DATA -
((

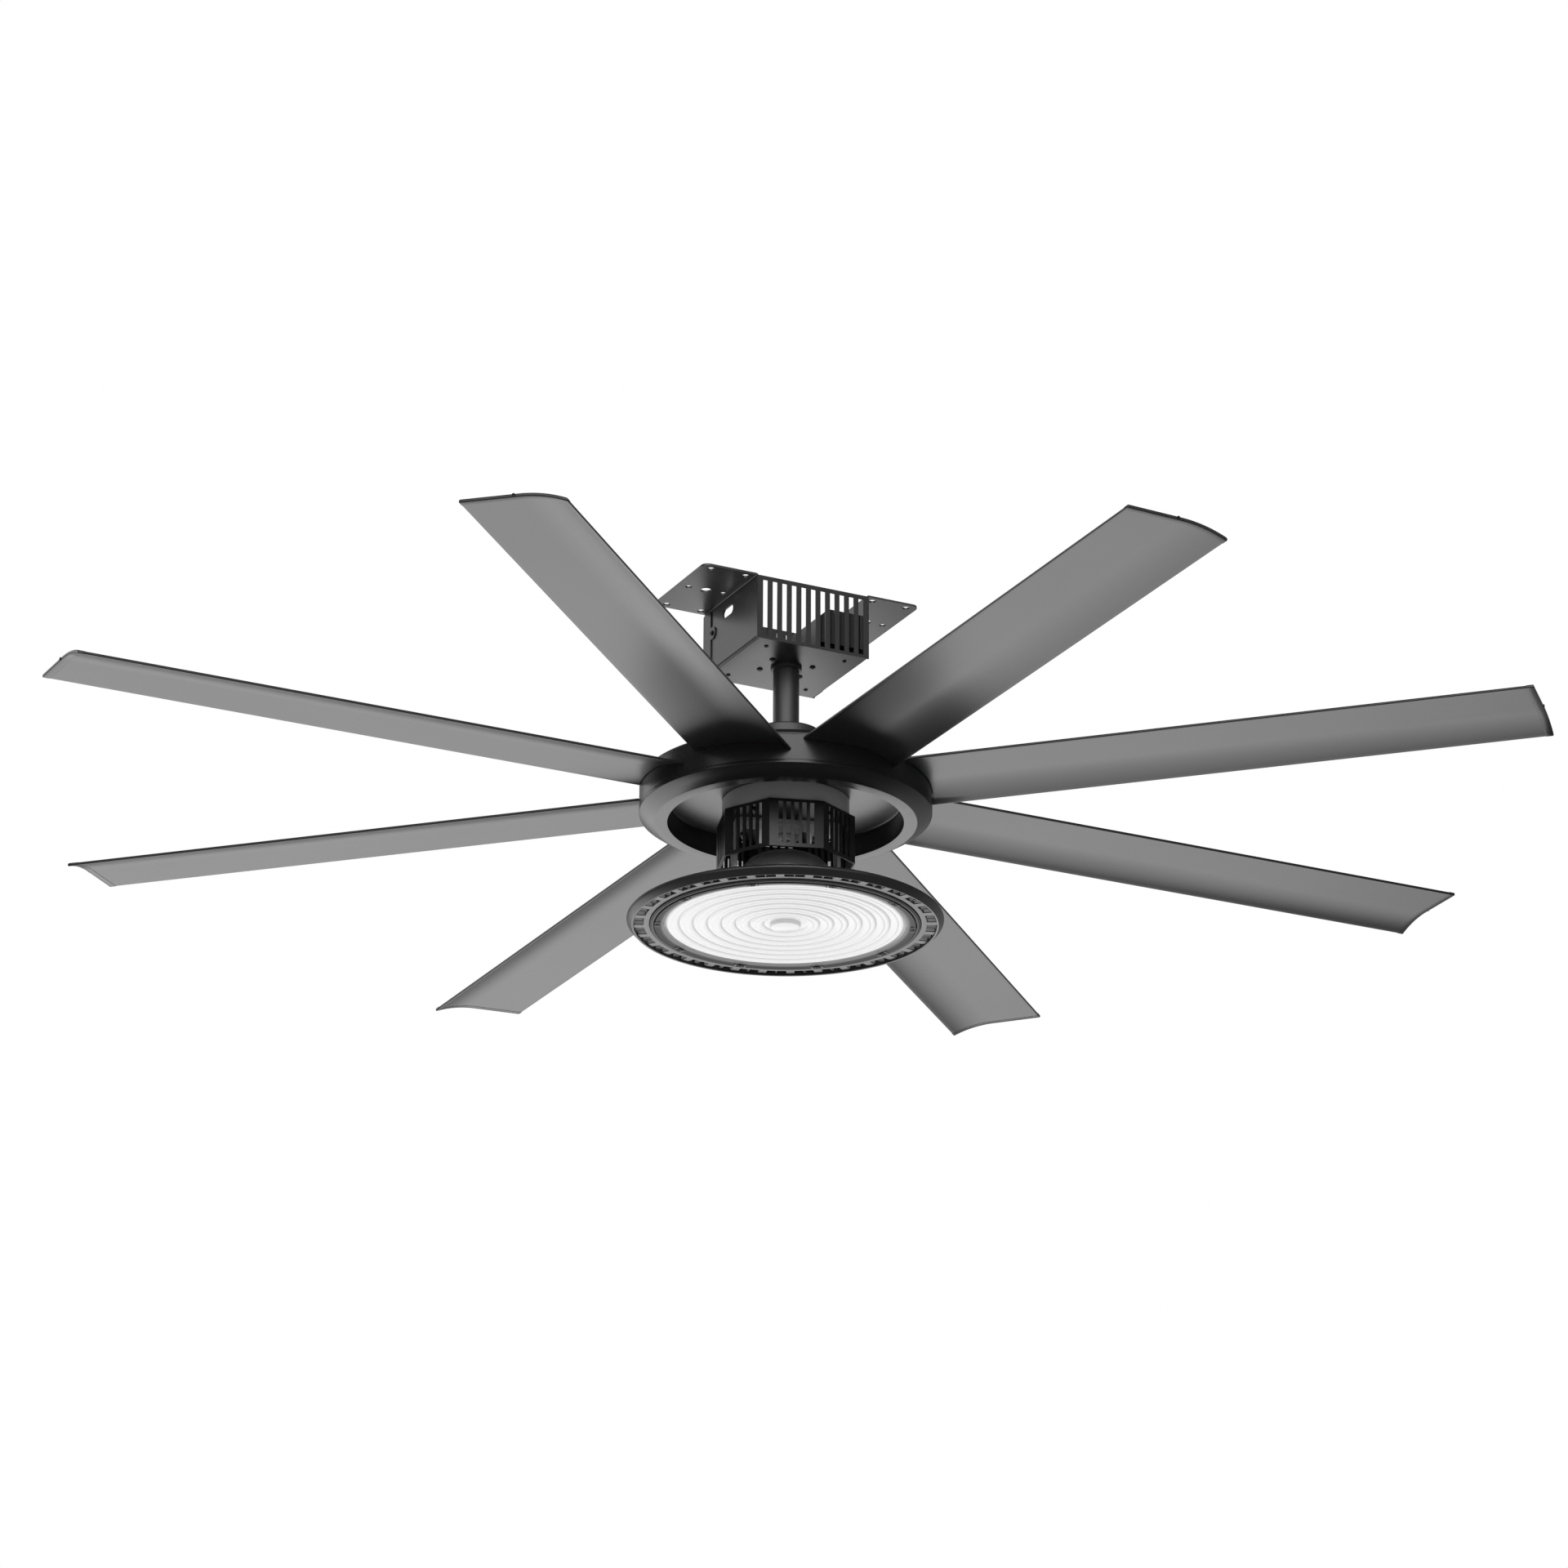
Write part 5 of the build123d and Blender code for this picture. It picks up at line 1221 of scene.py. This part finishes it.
def make_world(studio):
    """A plain world that shows white to the camera and dims in gloss towards the camera."""
    world = bpy.data.worlds.new("studio_world")
    world.use_nodes = True
    bpy.context.scene.world = world
    graph = Graph(world.node_tree)
    rays = ("Is Camera Ray", "Is Glossy Ray", "Is Transmission Ray")
    camera, glossy, through = graph.split("ShaderNodeLightPath", None, *rays)
    look = graph.node("ShaderNodeTexCoord", out="Generated")
    white = (camera + through).clamped()
    plain = (1.0 - white - glossy).clamped()
    level = white + glossy * glow(graph, look, studio) + plain * studio.ambient
    background = graph.tree.nodes["Background"]
    graph.fill(background.inputs["Strength"], level)
    graph.fill(background.inputs["Color"], WHITE)
    bpy.context.scene.view_settings.view_transform = "Standard"


# Operators


class FanOperator:
    """A step of the dressing: its makers read one group of the settings."""

    bl_options = {"REGISTER", "UNDO"}
    group = "fan_sizes"

    def execute(self, context):
        for maker in self.makers:
            maker(getattr(context.scene, self.group))
        return {"FINISHED"}


class FAN_OT_finishes(FanOperator, bpy.types.Operator):
    """Make the materials"""

    bl_idname = "fan.finishes"
    bl_label = "Finishes"
    group = "fan_colours"
    makers = (make_finishes,)


class FAN_OT_nodes(FanOperator, bpy.types.Operator):
    """Give the CAD nodes their materials and smooth shading"""

    bl_idname = "fan.nodes"
    bl_label = "CAD nodes"
    makers = (dress_nodes,)


class FAN_OT_blades(FanOperator, bpy.types.Operator):
    """Build the eight blades and their end caps"""

    bl_idname = "fan.blades"
    bl_label = "Blades"
    makers = (make_blades, make_caps)


class FAN_OT_hub(FanOperator, bpy.types.Operator):
    """Build the drum's wall, top and bottom"""

    bl_idname = "fan.hub"
    bl_label = "Hub"
    makers = (make_hub,)


class FAN_OT_lens(FanOperator, bpy.types.Operator):
    """Build the lamp's casting, its lens and the ring that holds it"""

    bl_idname = "fan.lens"
    bl_label = "Lens"
    makers = (make_casting, make_lens, make_retainer)


class FAN_OT_screws(FanOperator, bpy.types.Operator):
    """Set all the screws with geometry nodes"""

    bl_idname = "fan.screws"
    bl_label = "Screws"
    makers = (make_screws,)


class FAN_OT_studio(FanOperator, bpy.types.Operator):
    """Set up the floor, the lights and the camera"""

    bl_idname = "fan.studio"
    bl_label = "Studio"
    group = "fan_studio"
    makers = (make_camera, make_floor, make_lights, make_world)


# Panel and registration


GROUPS = {"fan_colours": FanColours, "fan_sizes": FanSizes, "fan_studio": FanStudio}
PIECES = (FAN_OT_blades, FAN_OT_hub, FAN_OT_lens, FAN_OT_screws)
STEPS = (FAN_OT_finishes, FAN_OT_nodes, *PIECES, FAN_OT_studio)


class FAN_PT_panel(bpy.types.Panel):
    """Lists the fan's steps and settings"""

    bl_idname = "FAN_PT_panel"
    bl_label = "Ceiling fan"
    bl_space_type = "VIEW_3D"
    bl_region_type = "UI"
    bl_category = "Fan"

    def draw(self, context):
        for step in STEPS:
            self.layout.operator(step.bl_idname)
        for name, group in GROUPS.items():
            box = self.layout.box()
            for setting in group.__annotations__:
                box.prop(getattr(context.scene, name), setting)


CLASSES = (*GROUPS.values(), *STEPS, FAN_PT_panel)


def register():
    for item in CLASSES:
        bpy.utils.register_class(item)
    for name, group in GROUPS.items():
        setattr(bpy.types.Scene, name, PointerProperty(type=group))


def unregister():
    for name in GROUPS:
        delattr(bpy.types.Scene, name)
    for item in reversed(CLASSES):
        bpy.utils.unregister_class(item)


def main():
    register()
    for step in STEPS:
        group, name = step.bl_idname.split(".")
        getattr(getattr(bpy.ops, group), name)()


if __name__ == "__main__":
    main()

))

WHAT IS REQUIRED - Go through the listing above and restate it word for word.

SOLUTION BELOW -
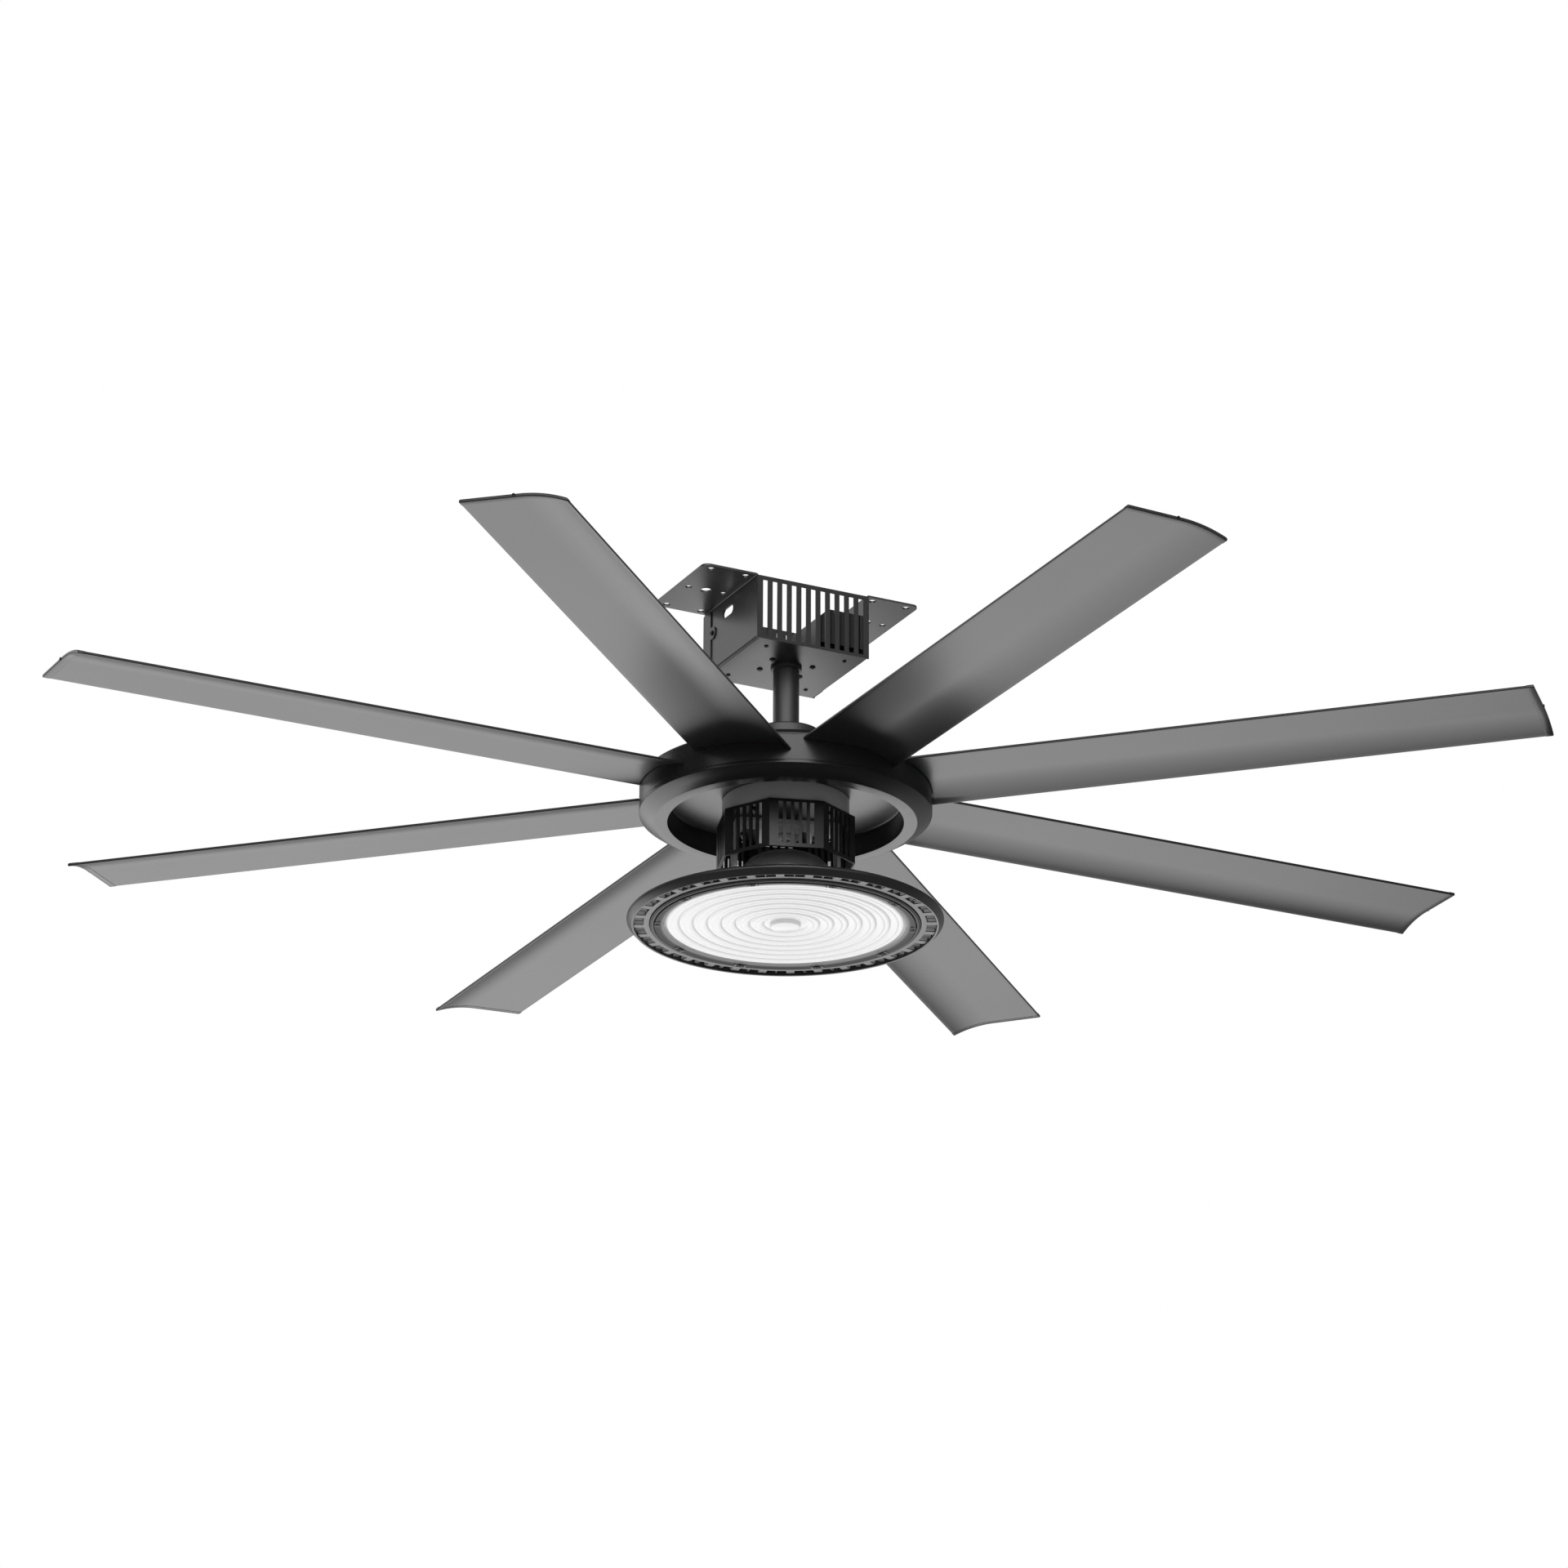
Write part 5 of the build123d and Blender code for this picture. It picks up at line 1221 of scene.py. This part finishes it.
def make_world(studio):
    """A plain world that shows white to the camera and dims in gloss towards the camera."""
    world = bpy.data.worlds.new("studio_world")
    world.use_nodes = True
    bpy.context.scene.world = world
    graph = Graph(world.node_tree)
    rays = ("Is Camera Ray", "Is Glossy Ray", "Is Transmission Ray")
    camera, glossy, through = graph.split("ShaderNodeLightPath", None, *rays)
    look = graph.node("ShaderNodeTexCoord", out="Generated")
    white = (camera + through).clamped()
    plain = (1.0 - white - glossy).clamped()
    level = white + glossy * glow(graph, look, studio) + plain * studio.ambient
    background = graph.tree.nodes["Background"]
    graph.fill(background.inputs["Strength"], level)
    graph.fill(background.inputs["Color"], WHITE)
    bpy.context.scene.view_settings.view_transform = "Standard"


# Operators


class FanOperator:
    """A step of the dressing: its makers read one group of the settings."""

    bl_options = {"REGISTER", "UNDO"}
    group = "fan_sizes"

    def execute(self, context):
        for maker in self.makers:
            maker(getattr(context.scene, self.group))
        return {"FINISHED"}


class FAN_OT_finishes(FanOperator, bpy.types.Operator):
    """Make the materials"""

    bl_idname = "fan.finishes"
    bl_label = "Finishes"
    group = "fan_colours"
    makers = (make_finishes,)


class FAN_OT_nodes(FanOperator, bpy.types.Operator):
    """Give the CAD nodes their materials and smooth shading"""

    bl_idname = "fan.nodes"
    bl_label = "CAD nodes"
    makers = (dress_nodes,)


class FAN_OT_blades(FanOperator, bpy.types.Operator):
    """Build the eight blades and their end caps"""

    bl_idname = "fan.blades"
    bl_label = "Blades"
    makers = (make_blades, make_caps)


class FAN_OT_hub(FanOperator, bpy.types.Operator):
    """Build the drum's wall, top and bottom"""

    bl_idname = "fan.hub"
    bl_label = "Hub"
    makers = (make_hub,)


class FAN_OT_lens(FanOperator, bpy.types.Operator):
    """Build the lamp's casting, its lens and the ring that holds it"""

    bl_idname = "fan.lens"
    bl_label = "Lens"
    makers = (make_casting, make_lens, make_retainer)


class FAN_OT_screws(FanOperator, bpy.types.Operator):
    """Set all the screws with geometry nodes"""

    bl_idname = "fan.screws"
    bl_label = "Screws"
    makers = (make_screws,)


class FAN_OT_studio(FanOperator, bpy.types.Operator):
    """Set up the floor, the lights and the camera"""

    bl_idname = "fan.studio"
    bl_label = "Studio"
    group = "fan_studio"
    makers = (make_camera, make_floor, make_lights, make_world)


# Panel and registration


GROUPS = {"fan_colours": FanColours, "fan_sizes": FanSizes, "fan_studio": FanStudio}
PIECES = (FAN_OT_blades, FAN_OT_hub, FAN_OT_lens, FAN_OT_screws)
STEPS = (FAN_OT_finishes, FAN_OT_nodes, *PIECES, FAN_OT_studio)


class FAN_PT_panel(bpy.types.Panel):
    """Lists the fan's steps and settings"""

    bl_idname = "FAN_PT_panel"
    bl_label = "Ceiling fan"
    bl_space_type = "VIEW_3D"
    bl_region_type = "UI"
    bl_category = "Fan"

    def draw(self, context):
        for step in STEPS:
            self.layout.operator(step.bl_idname)
        for name, group in GROUPS.items():
            box = self.layout.box()
            for setting in group.__annotations__:
                box.prop(getattr(context.scene, name), setting)


CLASSES = (*GROUPS.values(), *STEPS, FAN_PT_panel)


def register():
    for item in CLASSES:
        bpy.utils.register_class(item)
    for name, group in GROUPS.items():
        setattr(bpy.types.Scene, name, PointerProperty(type=group))


def unregister():
    for name in GROUPS:
        delattr(bpy.types.Scene, name)
    for item in reversed(CLASSES):
        bpy.utils.unregister_class(item)


def main():
    register()
    for step in STEPS:
        group, name = step.bl_idname.split(".")
        getattr(getattr(bpy.ops, group), name)()


if __name__ == "__main__":
    main()